Doctor Who’s tenth season has been cut with an underlying theme about the value we place on a single life—how awful it can be when that value is discarded, how destructive clinging on to it can become, and ultimately, the honor and integrity involved in choosing to give it up for a noble cause. As we head into one final adventure with Peter Capaldi at Christmas, it seems like the final lesson this Doctor must learn is that sometimes there’s just as much honor in carrying on (albeit with a new body) as there is in falling for your principles—as lesson he’s going to learn from someone who’s got all that to experience ahead of him.
Assorted Musings (in Time and Space)
- Sure, it was done to keep Pearl Mackie in the episode as much as possible, but having Bill around as that’s how she still perceives herself cut in to everyone else seeing the Mondasian Cybermen she has been turned into was stunningly effective at getting across the tragedy of the Cybermen as a concept.
- The Doctor quotes a ton of past locations of past Cybermen stories as he goes out in his explosive blaze of glory—Mondas, Telos, Planet 14, Voga, Canary Wharf, and even the Moon itself.

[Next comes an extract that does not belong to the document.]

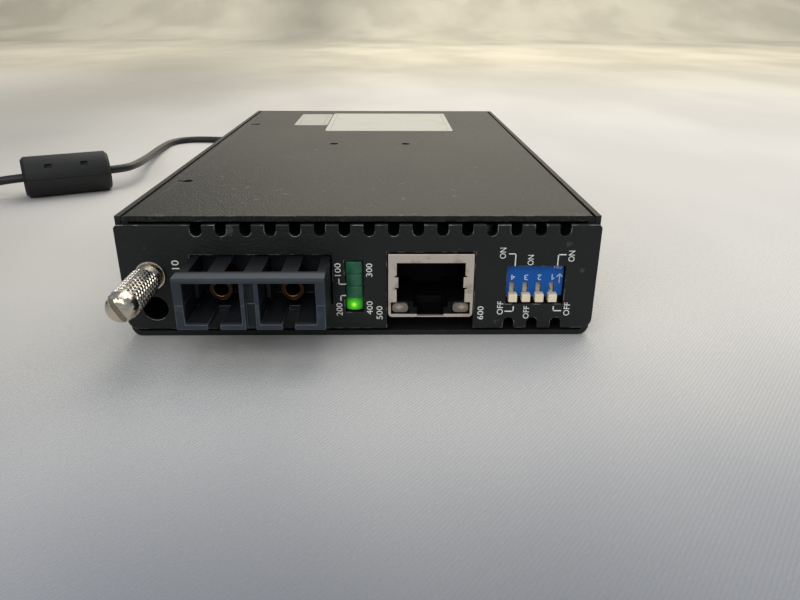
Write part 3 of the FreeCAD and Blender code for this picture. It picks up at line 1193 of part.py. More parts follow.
# Lead: down from the plug to the table, round the case's corner and through the clamp.
CORD = number("cord_radius")
TABLE = CORD + 0.05
plug_tip = [number(v) for v in (INLET_X, PLUG_TIP, INLET_Z)]
clamp_middle = FreeCAD.Vector(-number("clamp_across"), number("clamp_rear"),
                              number("clamp_radius"))
clamp_way = FreeCAD.Vector(math.cos(math.radians(number("clamp_turn"))),
                           math.sin(math.radians(number("clamp_turn"))), 0)
CORD_SAG = FreeCAD.Vector(0, 0, number("core_bore - cord_radius") / 5)
swept("power_cord", [
    plug_tip,
    (plug_tip[0], plug_tip[1] + 8.0, plug_tip[2]),
    (plug_tip[0] - 1.5, plug_tip[1] + 17.0, 8.2),
    (plug_tip[0] - 8.0, plug_tip[1] + 25.6, 4.4),
    (-49.5, 138.9, TABLE + 0.5),
    (-63.0, 141.0, TABLE),
    (-76.0, 141.9, TABLE),
    (-86.8, 143.9, TABLE),
    (-94.2, 141.0, TABLE),
    (-98.3, 134.5, TABLE),
    (-98.6, 126.0, TABLE + 0.1),
    (-98.2, 115.0, TABLE + 0.5),
    (-97.0, 103.0, TABLE + 1.0),
    (-95.4, 91.5, TABLE + 1.8),
    (-93.0, 79.5, TABLE + 3.0),
    (-89.6, 68.5, TABLE + 4.4),
    (-86.3, 59.2, TABLE + 5.1),
    clamp_middle + clamp_way * 19.0,
    clamp_middle - CORD_SAG,
    clamp_middle - clamp_way * 17.5,
    (-130.5, 32.6, 4.6),
    (-140.4, 36.2, 3.0),
    on_last_turn(70, 0),
], CORD)

# ---------------------------------------------------------------- mains adapter

ADAPTER_X = "(-adapter_across)"
ADAPTER_FRONT = "(-adapter_front)"
ADAPTER_REAR = f"({ADAPTER_FRONT} + adapter_long)"
ADAPTER_SEAM = "(adapter_tall / 2)"
SKIN = "adapter_wall"
BLADE_XS = [f"({ADAPTER_X} - blade_pitch / 2)", f"({ADAPTER_X} + blade_pitch / 2)"]

# Case: two halves with rounded corners that part at mid height, the blades through the front.
for label, floor, top in (("adapter_case_lower", "0", ADAPTER_SEAM),
                          ("adapter_case_upper", ADAPTER_SEAM, "adapter_tall")):
    half = rounded(box((f"{ADAPTER_X} - adapter_wide / 2", ADAPTER_FRONT, floor),
                       (f"{ADAPTER_X} + adapter_wide / 2", ADAPTER_REAR, top)),
                   "adapter_round", along(2))
    room = box((f"{ADAPTER_X} - adapter_wide / 2 + {SKIN}", f"{ADAPTER_FRONT} + {SKIN}", SKIN),
               (f"{ADAPTER_X} + adapter_wide / 2 - {SKIN}", f"{ADAPTER_REAR} - {SKIN}",
                f"adapter_tall - {SKIN}"))
    slots = [box((f"{x} - blade_thick / 2 - thread_gap", f"{ADAPTER_FRONT} - overcut",
                  f"{ADAPTER_SEAM} - blade_wide / 2 - thread_gap"),
                 (f"{x} + blade_thick / 2 + thread_gap", f"{ADAPTER_FRONT} + {SKIN} + overcut",
                  f"{ADAPTER_SEAM} + blade_wide / 2 + thread_gap")) for x in BLADE_XS]
    node(cut(half, room, *slots), label)
blades = [box((f"{x} - blade_thick / 2", f"{ADAPTER_FRONT} - blade_long",
               f"{ADAPTER_SEAM} - blade_wide / 2"),
              (f"{x} + blade_thick / 2", f"{ADAPTER_FRONT} + blade_root",
               f"{ADAPTER_SEAM} + blade_wide / 2")) for x in BLADE_XS]
node(group(*blades), "adapter_blades")
node(box((f"{ADAPTER_X} - core_wide / 2", f"{ADAPTER_REAR} - {SKIN} - core_long", SKIN),
         (f"{ADAPTER_X} + core_wide / 2", f"{ADAPTER_REAR} - {SKIN}", f"{SKIN} + core_tall")),
     "adapter_transformer")
node(taper("relief_base", "relief_tip", "adapter_relief_long",
           (ADAPTER_X, ADAPTER_REAR, "adapter_exit"), "y"), "adapter_relief")
relief_end = [number(v) for v in (ADAPTER_X, f"{ADAPTER_REAR} + adapter_relief_long",
                                  "adapter_exit")]
leave = on_last_turn(180, 1)
swept("adapter_lead", [
    leave,
    (leave[0] + 0.1, leave[1] - 8.0, 4.9),
    (leave[0] + 1.7, leave[1] - 15.8, 5.0),
    (leave[0] + 5.1, leave[1] - 22.9, 5.5),
    (relief_end[0], relief_end[1] + 6.0, relief_end[2]),
    relief_end,
], CORD)

# ---------------------------------------------------------------- check and export

doc.recompute()
for thing in doc.Objects:
    if "Invalid" in thing.State or "Error" in thing.State:
        raise RuntimeError(f"{thing.Name} ({thing.Label}) failed: {thing.State}")
os.makedirs("parts", exist_ok=True)
for old in os.listdir("parts"):
    os.remove(os.path.join("parts", old))
for thing in NODES:
    shape = thing.Shape
    if shape.isNull() or not shape.isValid():
        raise RuntimeError(f"{thing.Label} has no valid shape")
    shape.exportStep(f"parts/{thing.Label}.step")
    print(f"{thing.Label}: {len(shape.Solids)} solid(s), {shape.Volume:.1f} mm3")
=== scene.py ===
import bpy
import json
import math
from mathutils import Matrix, Vector

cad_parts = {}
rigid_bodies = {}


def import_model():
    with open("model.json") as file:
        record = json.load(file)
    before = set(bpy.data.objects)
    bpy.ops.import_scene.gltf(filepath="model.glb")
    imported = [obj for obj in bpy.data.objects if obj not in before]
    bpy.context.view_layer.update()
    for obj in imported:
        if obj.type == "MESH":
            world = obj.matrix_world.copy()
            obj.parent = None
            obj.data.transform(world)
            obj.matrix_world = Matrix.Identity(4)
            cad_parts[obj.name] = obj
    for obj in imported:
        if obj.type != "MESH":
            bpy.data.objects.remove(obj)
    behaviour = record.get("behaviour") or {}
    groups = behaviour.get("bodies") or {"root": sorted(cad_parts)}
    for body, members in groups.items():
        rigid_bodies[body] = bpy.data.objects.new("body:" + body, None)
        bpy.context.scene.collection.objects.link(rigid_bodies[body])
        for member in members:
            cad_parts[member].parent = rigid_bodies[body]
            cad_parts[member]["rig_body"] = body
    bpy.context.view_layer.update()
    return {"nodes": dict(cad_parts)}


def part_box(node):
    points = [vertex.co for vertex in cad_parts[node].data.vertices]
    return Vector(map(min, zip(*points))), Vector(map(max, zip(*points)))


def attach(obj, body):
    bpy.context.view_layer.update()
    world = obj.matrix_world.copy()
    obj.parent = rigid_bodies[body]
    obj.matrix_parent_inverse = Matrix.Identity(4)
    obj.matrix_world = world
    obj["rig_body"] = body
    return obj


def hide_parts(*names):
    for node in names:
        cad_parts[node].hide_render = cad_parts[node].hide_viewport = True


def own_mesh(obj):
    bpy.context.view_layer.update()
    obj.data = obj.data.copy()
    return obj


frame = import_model()
nodes = frame["nodes"]
MM = 0.001

# ------------------------------------------------------------------------------ table and view
# A pale cloth-covered table that curves up behind, and the place it is looked at from:
# close and a little above the front edge, so that the front panel faces the view.
def pick(chosen):
    """In the active piece, selects the points that pass a test, and what lies between them."""
    bpy.ops.object.mode_set(mode="OBJECT")
    data = bpy.context.object.data
    for point in data.vertices:
        point.select = bool(chosen(point.co))
    for part in (*data.edges, *data.polygons):
        part.select = all(data.vertices[i].select for i in part.vertices)
    bpy.ops.object.mode_set(mode="EDIT")


def settle(name):
    """Ends the making of the active piece: it is named, and its place goes into its mesh."""
    if bpy.context.object.mode != "OBJECT":
        bpy.ops.object.mode_set(mode="OBJECT")
    piece = bpy.context.object
    bpy.ops.object.select_all(action="DESELECT")
    piece.select_set(True)
    bpy.ops.object.transform_apply(location=True, rotation=True, scale=True)
    piece.name = piece.data.name = name
    return piece


bpy.ops.object.select_all(action="DESELECT")
bpy.ops.mesh.primitive_plane_add(size=3.2, location=(0, 0.1, -0.00002))
bpy.ops.object.mode_set(mode="EDIT")
bpy.ops.mesh.select_mode(type="VERT")
pick(lambda at: at.y > 1.5)
for back, lift in ((0.25, 0.03), (0.22, 0.10), (0.17, 0.18), (0.08, 0.25), (0.03, 1.6)):
    bpy.ops.mesh.extrude_region_move(TRANSFORM_OT_translate={"value": (0, back, lift)})
table = settle("table_cloth")
bpy.ops.object.shade_smooth()

camera = bpy.data.objects.new("camera", bpy.data.cameras.new("camera"))
bpy.context.scene.collection.objects.link(camera)
camera.data.sensor_width = 36.0
camera.data.lens = 30.48
camera.data.clip_start = 0.005
eye, eye_turn, eye_dip, eye_roll = (0.005442, -0.191657, 0.057117), -0.967, 22.761, 0.238
camera.matrix_world = (
    Matrix.Translation(eye)
    @ Matrix.Rotation(math.radians(eye_turn), 4, "Z")
    @ Matrix.Rotation(math.radians(90 - eye_dip), 4, "X")
    @ Matrix.Rotation(math.radians(eye_roll), 4, "Z")
)
bpy.context.scene.camera = camera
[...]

But he also mentions Marinus, which has only every appeared in one story: 1964's “The Keys of Marinus,” two years before the Cybermen were first introduced. I wonder why he mentioned it?
- Steven Moffat is now three for three in “Companion dies but not really” story conclusions. While Bill’s is the closest to an actual death—she still went through the horror and pain of being shot and then converted into a Cyberman, she just transcended to a different form of existence afterwards—it’d be nice if we got a companion who left the show for a reason other than their kinda-sorta death.
- With the Christmas special seemingly using the First Doctor to help the Twelfth come to terms with regenerating again, I wonder just where in his timeline this First Doctor is from—and judging by the snowy environ the Doctors are in at the end of the episode, how close Doctor 1 is to his own “renewal.” After all, there never really was a proper explanation for how he began his own regeneration in “The Tenth Planet”, with fans theorizing possible outcomes to fill the gap like Mondas’ energy field draining him. Could the Christmas special see not one, but two regenerations, two Doctors struggling to accept their inevitable change?